[START OF DATASET SECTION]

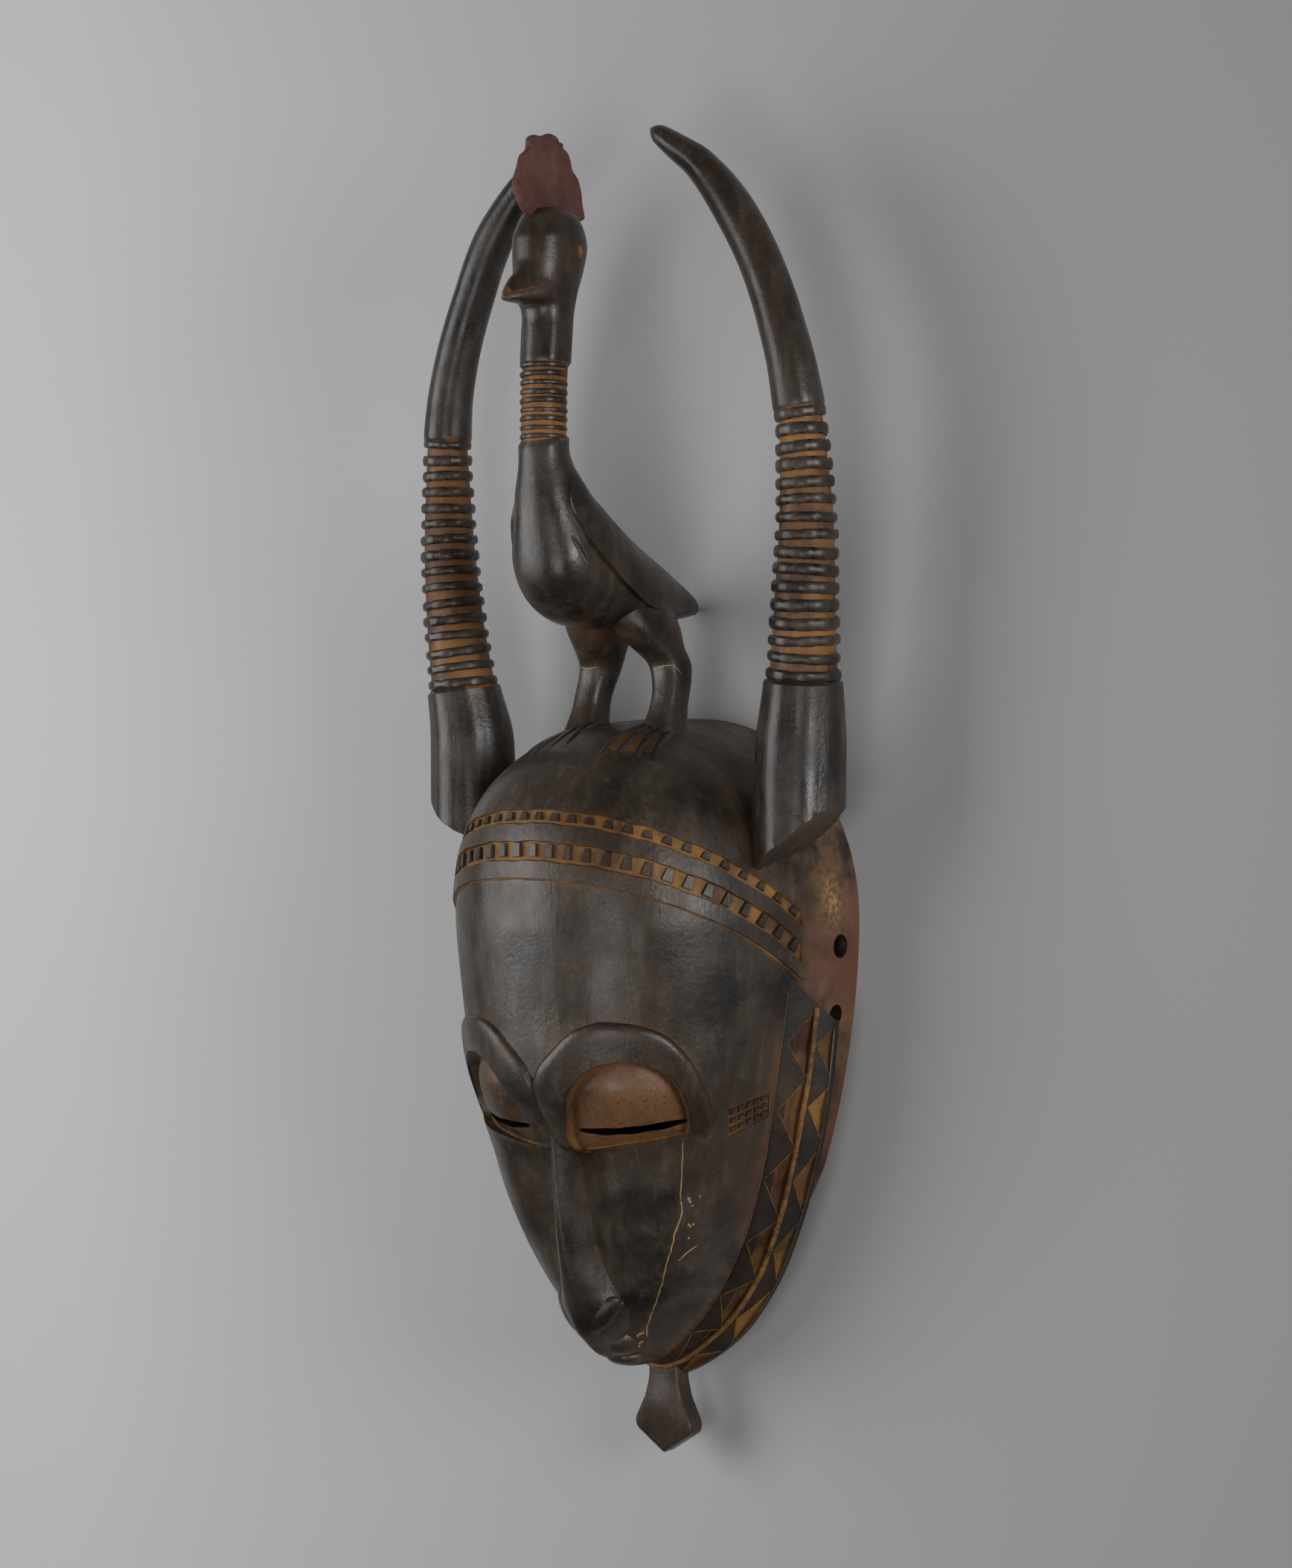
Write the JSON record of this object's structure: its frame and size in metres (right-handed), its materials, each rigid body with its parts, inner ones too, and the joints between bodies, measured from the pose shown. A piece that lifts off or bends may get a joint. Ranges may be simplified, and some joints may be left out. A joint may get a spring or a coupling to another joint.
{
  "type": "carved wooden mask",
  "caption": "Long oval face mask in dark carved wood with closed eyes, ringed horns and a crested bird standing on the crown; hollow back with cord holes through the rim.",
  "frame": {"origin": "centre of the bounding box in plan, in the plane of the flat back rim that the mask lies on", "axes": "+Z out of the face, +Y from the chin towards the horn tips, +X to the right of someone looking down at the face"},
  "size_m": [0.19, 0.494, 0.117],
  "materials": {
    "carved_wood": "satin dark stain with ochre and red rubbed into the carving, worn at the edges"
  },
  "bodies": {
    "root": {"mask": "carved_wood"}
  },
  "joints": []
}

[END OF DATASET SECTION]

**WHAT TO PRODUCE:** Return the whole listing exactly.

**COMPLETE RESPONSE:**
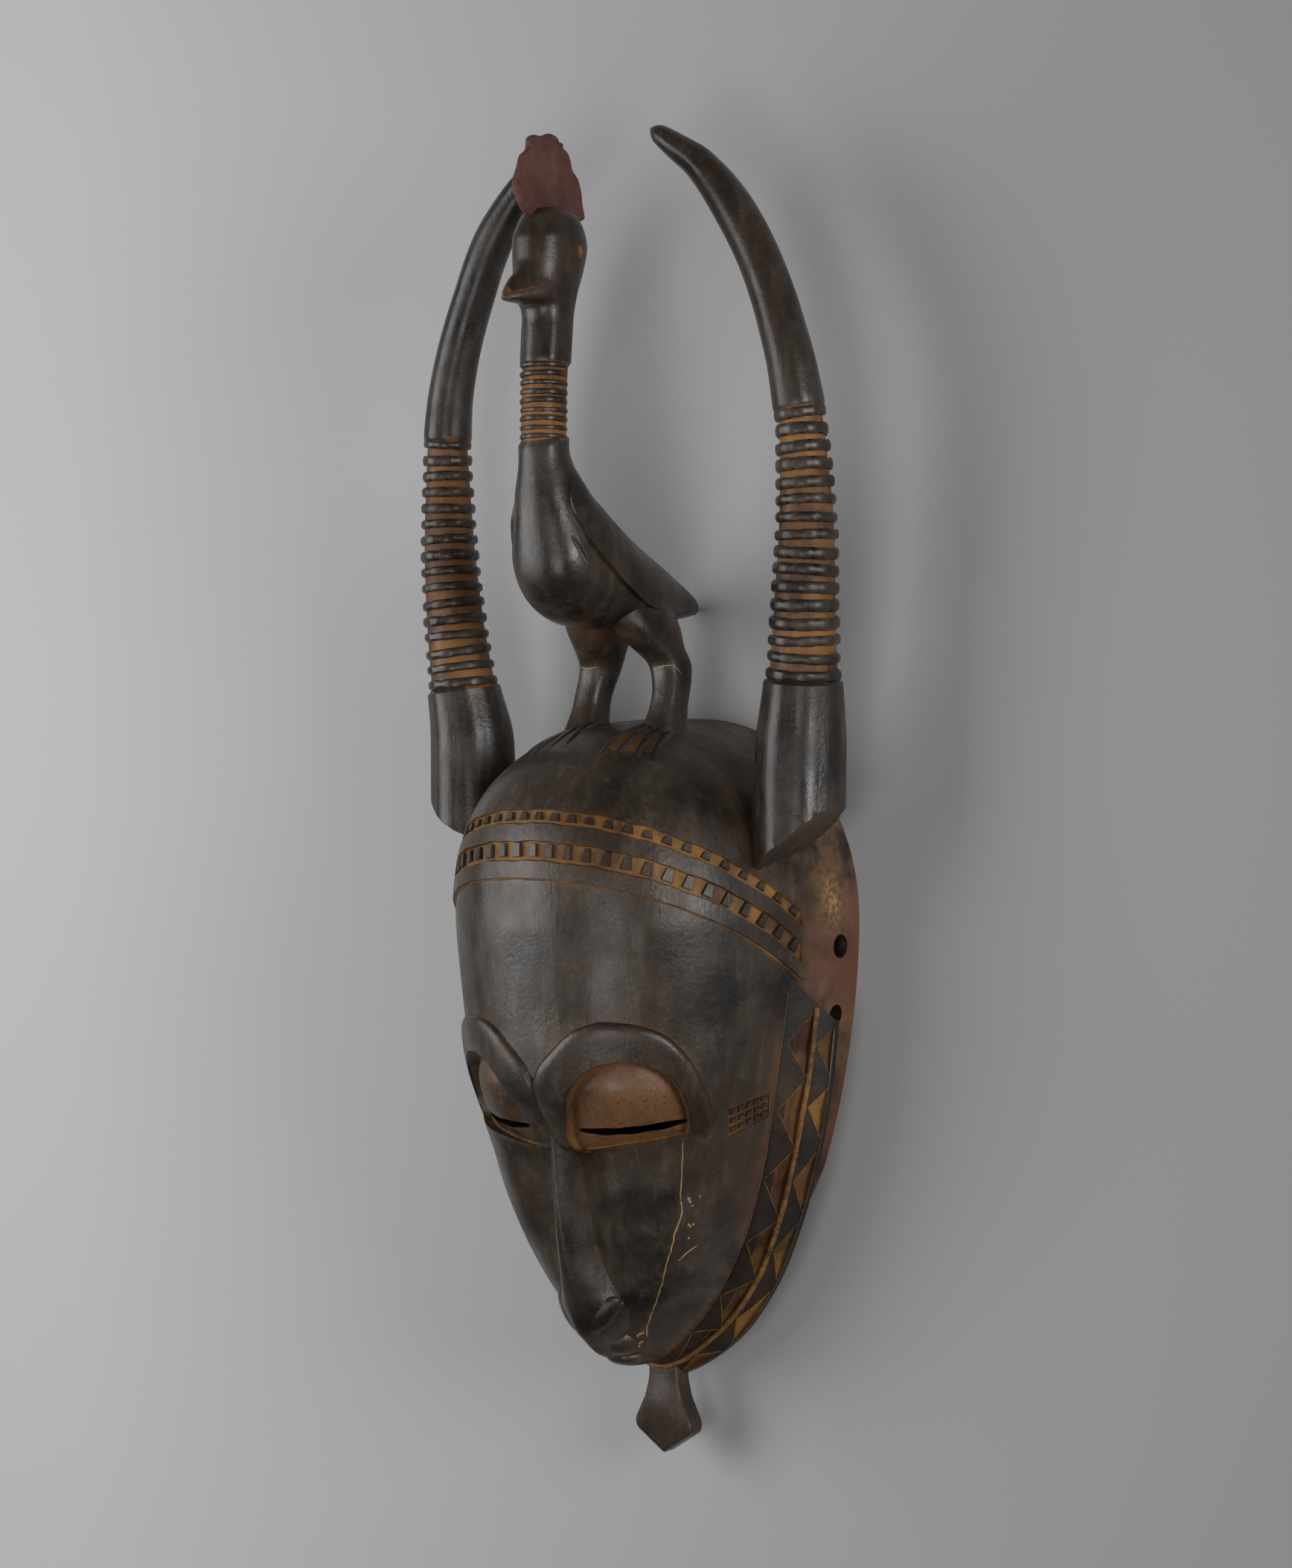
Write the JSON record of this object's structure: its frame and size in metres (right-handed), its materials, each rigid body with its parts, inner ones too, and the joints between bodies, measured from the pose shown. A piece that lifts off or bends may get a joint. Ranges may be simplified, and some joints may be left out. A joint may get a spring or a coupling to another joint.
{
  "type": "carved wooden mask",
  "caption": "Long oval face mask in dark carved wood with closed eyes, ringed horns and a crested bird standing on the crown; hollow back with cord holes through the rim.",
  "frame": {"origin": "centre of the bounding box in plan, in the plane of the flat back rim that the mask lies on", "axes": "+Z out of the face, +Y from the chin towards the horn tips, +X to the right of someone looking down at the face"},
  "size_m": [0.19, 0.494, 0.117],
  "materials": {
    "carved_wood": "satin dark stain with ochre and red rubbed into the carving, worn at the edges"
  },
  "bodies": {
    "root": {"mask": "carved_wood"}
  },
  "joints": []
}